BEGIN Source material

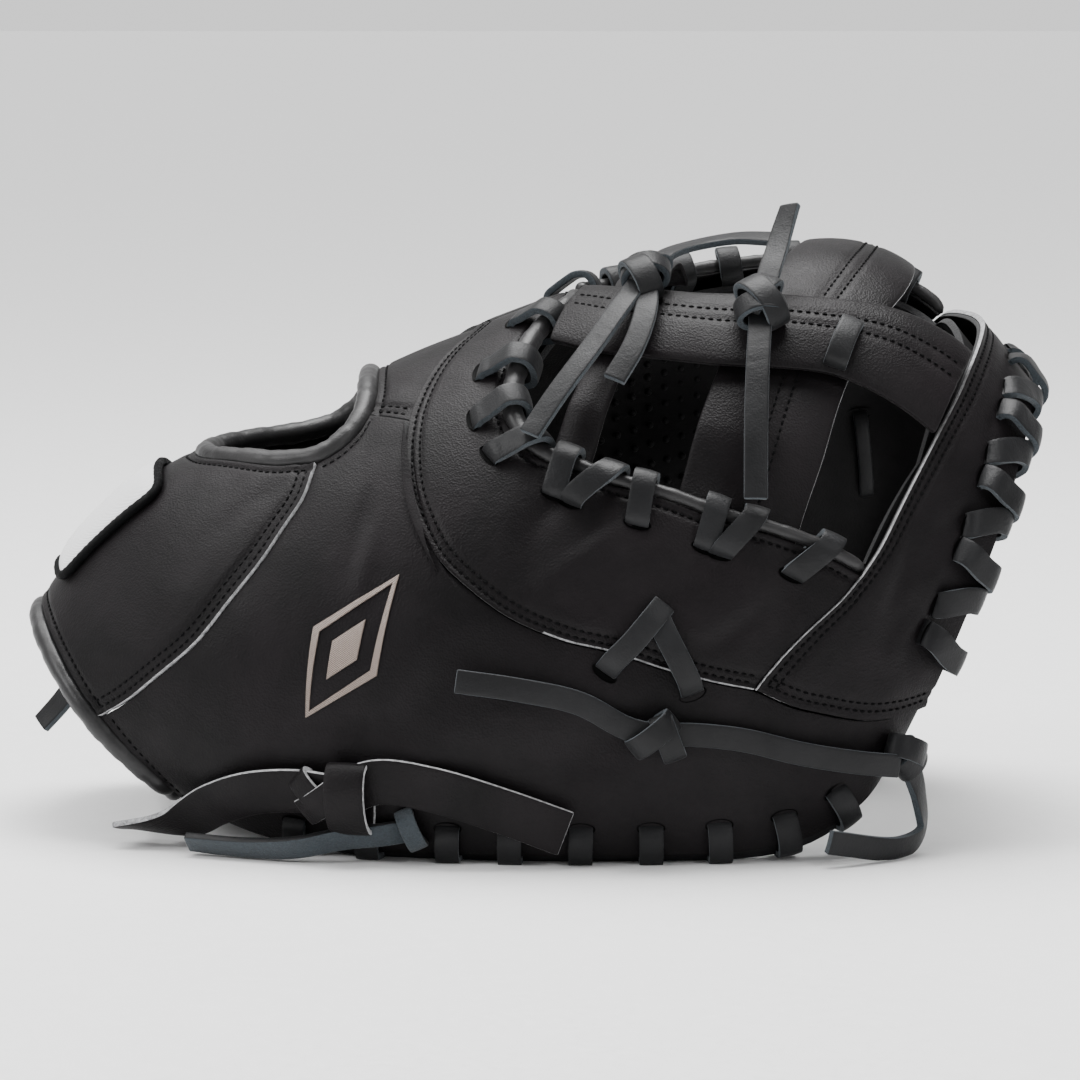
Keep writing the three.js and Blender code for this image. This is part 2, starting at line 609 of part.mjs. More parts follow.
function handBridge() {
  const map = coons({
    bottom: chain([OPENING_HAND_EDGE, 4], [reversed(mirrored(OPENING_HAND_EDGE)), 4]),
    top: chain([reversed(THUMB_SEAM_UPPER), 4], [FINGER_SEAM_UPPER, 4]),
    left: line(SHORT_SEAM),
    right: line(FINGER_SHORT_SEAM),
  });
  return panel(map, 8, 3, zero, () => -LEATHER);
}

// Four ridges run along the finger side, where the finger stalls are.
function fingerBack() {
  const map = coons({
    bottom: chain([[[0, 1], [0.3, 1]], 6], [[[0.3, 1], [0.38, 1]], 3], [[[0.38, 1], [0.41, 1]], 1],
      [[[0.41, 1], [0.905, 1]], 10]),
    top: chain([mirrored(STRAP_EDGE), 6], [mirrored(OPENING_THUMB_EDGE), 3], [FINGER_SHORT_SEAM, 1],
      [FINGER_SEAM, 10]),
    left: line([[0, 1], [0, 0.84]]),
    right: line(reversed(TIP_TO_FINGER)),
  });
  const rows = 9;
  const rim = 1 / rows;
  const ridge = (s, t) => {
    const fade = Math.min(Math.max((s - 0.25) / 0.25, 0), 1) * Math.min((1 - s) * 10, 1);
    return t < rim ? 0 : FINGER_RIDGE * fade * Math.sin((4 * Math.PI * (t - rim)) / (1 - rim)) ** 2;
  };
  return panel(map, 20, rows, ridge, (s, t) => ridge(s, t) - LEATHER);
}

function palm() {
  const columns = PALM_SPOKES.reduce((sum, row) => sum + row.columns, 0);
  const holeOf = (row) => [row.holeAlong, row.holeAround];
  const outerOf = (row) => [row.outerAlong, row.outerAround];
  const spokes = PALM_SPOKES.flatMap((row, i) => {
    const next = PALM_SPOKES[(i + 1) % PALM_SPOKES.length];
    return Array.from({ length: row.columns }, (_, k) => ({
      hole: lerp(holeOf(row), holeOf(next), k / row.columns),
      outer: lerp(outerOf(row), outerOf(next), k / row.columns),
    }));
  });
  const place = (out) => (s, t) => {
    const { hole, outer } = spokes[Math.round(s * columns) % columns];
    return onPalm(lerp(hole, outer, 1 - (1 - t) ** 1.4), out);
  };
  return wall(columns, 5, place(0), place(-PALM_LEATHER), true);
}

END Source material

**What you should do**: Write the material out again word for word.

**Answer**:
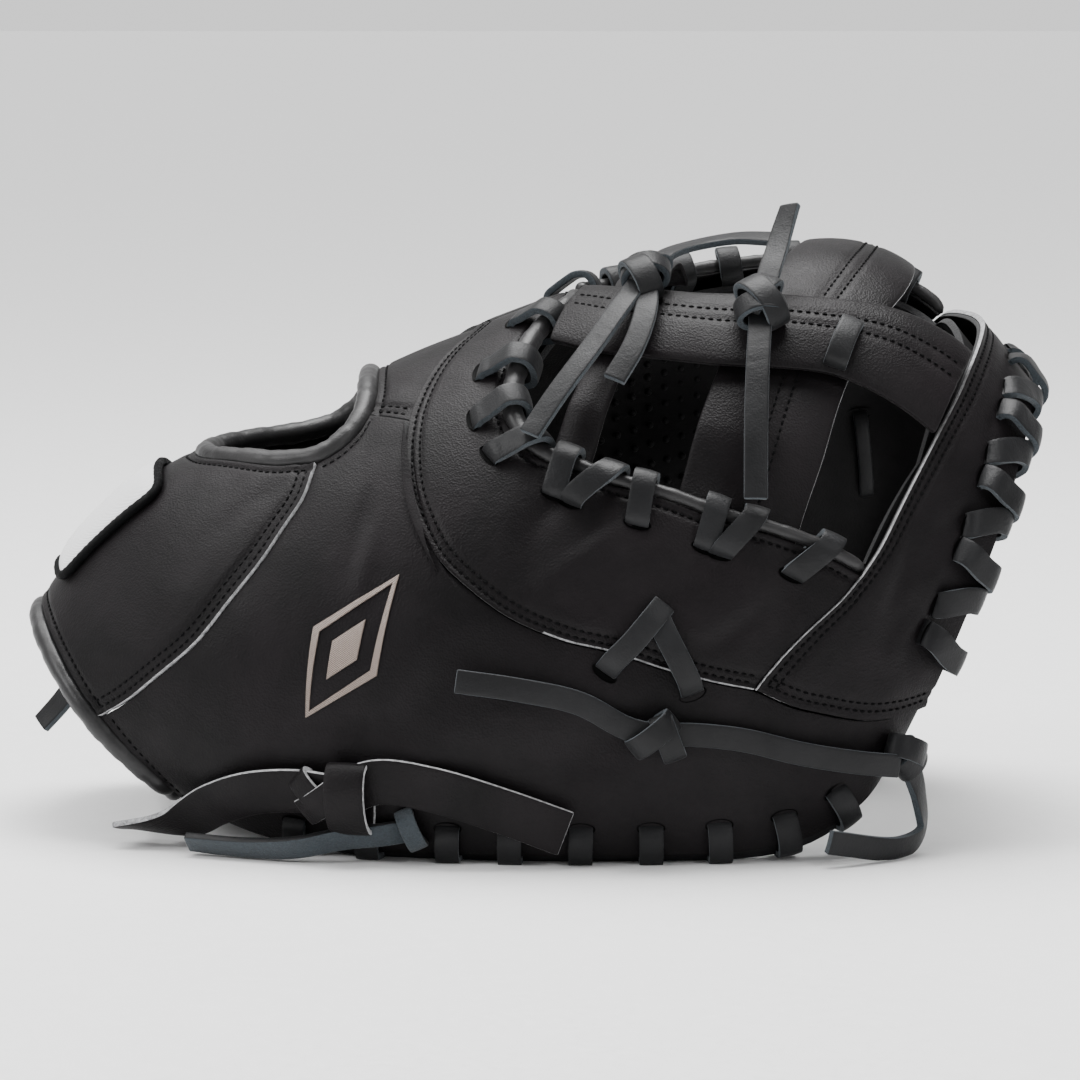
Keep writing the three.js and Blender code for this image. This is part 2, starting at line 609 of part.mjs. More parts follow.
function handBridge() {
  const map = coons({
    bottom: chain([OPENING_HAND_EDGE, 4], [reversed(mirrored(OPENING_HAND_EDGE)), 4]),
    top: chain([reversed(THUMB_SEAM_UPPER), 4], [FINGER_SEAM_UPPER, 4]),
    left: line(SHORT_SEAM),
    right: line(FINGER_SHORT_SEAM),
  });
  return panel(map, 8, 3, zero, () => -LEATHER);
}

// Four ridges run along the finger side, where the finger stalls are.
function fingerBack() {
  const map = coons({
    bottom: chain([[[0, 1], [0.3, 1]], 6], [[[0.3, 1], [0.38, 1]], 3], [[[0.38, 1], [0.41, 1]], 1],
      [[[0.41, 1], [0.905, 1]], 10]),
    top: chain([mirrored(STRAP_EDGE), 6], [mirrored(OPENING_THUMB_EDGE), 3], [FINGER_SHORT_SEAM, 1],
      [FINGER_SEAM, 10]),
    left: line([[0, 1], [0, 0.84]]),
    right: line(reversed(TIP_TO_FINGER)),
  });
  const rows = 9;
  const rim = 1 / rows;
  const ridge = (s, t) => {
    const fade = Math.min(Math.max((s - 0.25) / 0.25, 0), 1) * Math.min((1 - s) * 10, 1);
    return t < rim ? 0 : FINGER_RIDGE * fade * Math.sin((4 * Math.PI * (t - rim)) / (1 - rim)) ** 2;
  };
  return panel(map, 20, rows, ridge, (s, t) => ridge(s, t) - LEATHER);
}

function palm() {
  const columns = PALM_SPOKES.reduce((sum, row) => sum + row.columns, 0);
  const holeOf = (row) => [row.holeAlong, row.holeAround];
  const outerOf = (row) => [row.outerAlong, row.outerAround];
  const spokes = PALM_SPOKES.flatMap((row, i) => {
    const next = PALM_SPOKES[(i + 1) % PALM_SPOKES.length];
    return Array.from({ length: row.columns }, (_, k) => ({
      hole: lerp(holeOf(row), holeOf(next), k / row.columns),
      outer: lerp(outerOf(row), outerOf(next), k / row.columns),
    }));
  });
  const place = (out) => (s, t) => {
    const { hole, outer } = spokes[Math.round(s * columns) % columns];
    return onPalm(lerp(hole, outer, 1 - (1 - t) ** 1.4), out);
  };
  return wall(columns, 5, place(0), place(-PALM_LEATHER), true);
}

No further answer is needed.